Emőke Péter, head of European public and regulatory affairs at Worldline, told Vixio that it is “historic”.

“This is not a mere technical change. This is a game-changer for the future of our financial services, and our overall digital economy,” she said, suggesting that it will be a boost for the uptake of instant payments, which will foster a more digitally interconnected and integrated Europe. 

“This is a win for the competitiveness and resilience of our market, for consumers and merchants, which will benefit from the diversity and innovation of the e-money and payment institutions,” she said.

Péter described the decision as “timely”, showing that Europe is ready to embrace the digital age and to support the pioneers and visionaries leading the way. “A decision that proves that Europe is committed to fairness, equity and a level playing field for all.”

“Banks are no longer the gatekeeper to payment systems, a long overdue change to drive innovation and competition, and reduce systemic risk,” said Van Bulck. “With this change, payment institutions no longer have to rely on banks to sponsor them to offer their services.”

Van Bulck said that by breaking this monopoly, European consumers will benefit from better and more innovative services, improving their financial lives. “And at lower cost, as payment institutions can finally compete on a level-playing field with banks.”

Olsson agreed that this “positive change” will lower dependency on the banks. 

“This is a dependency between two market participants that often compete in some way or another in the marketplace,” he said. “Removing unnecessary dependencies allows for a more efficient market, while allowing for payments and e-money institutions to gain increased efficiency through economies at scale.”

The SFD amendment will come as a surprise to some in the payments industry. Sources in Brussels had previously told Vixio that the Commission had become less enthusiastic about getting the SFD amendment into the instant payments regulation, considering plans to amend it via the new Payment Services Regulation (PSR). 

“It is long overdue and it will have deep implications for competition and innovation,” said Cazacu. “It levels the playing field and we'll very likely see a boost to instant payments adoption and new products and services being offered as a result of this increased competition.”

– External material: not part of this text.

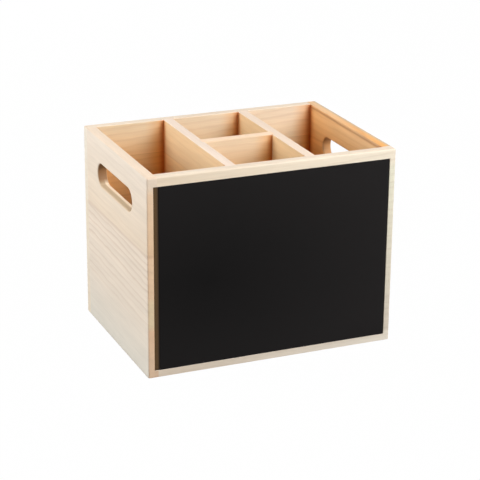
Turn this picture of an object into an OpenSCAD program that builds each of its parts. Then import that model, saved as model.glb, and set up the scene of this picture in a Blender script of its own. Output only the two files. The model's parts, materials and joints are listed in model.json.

As a result, these entities will also be covered by the obligation to offer the service of sending and receiving instant credit transfers, after a transitional period. 

Consequences of levelling the playing field 

The co-legislators have confirmed that “appropriate safeguards” will be added to ensure that the access of payments and e-money institutions to payment systems doesn’t carry additional risk to the system.

“It is essential to note that direct access for non-bank PSPs will not become a reality immediately with the legislation,” said Professor Jakub Górka, University of Warsaw. “The journey is just beginning.”

Górka, a longtime advocate of this change, explained that EU central banks and payment system operators will need to make direct access operational. 

For example, payments and e-money institutions will require settlement accounts with a central bank, ideally safeguarded accounts that can hold customer funds, and central banks and payment systems operators will need to establish requirements for direct access. 

“There will certainly be no free pass, and non-bank PSPs will need to undergo rigorous assessments,” he said. 

Before any of this happens, the European Parliament will need to approve the provisional political agreement — starting with the Economic and Monetary Affairs Committee and followed by a plenary vote. 

The Council must also approve the deal before it can come into force.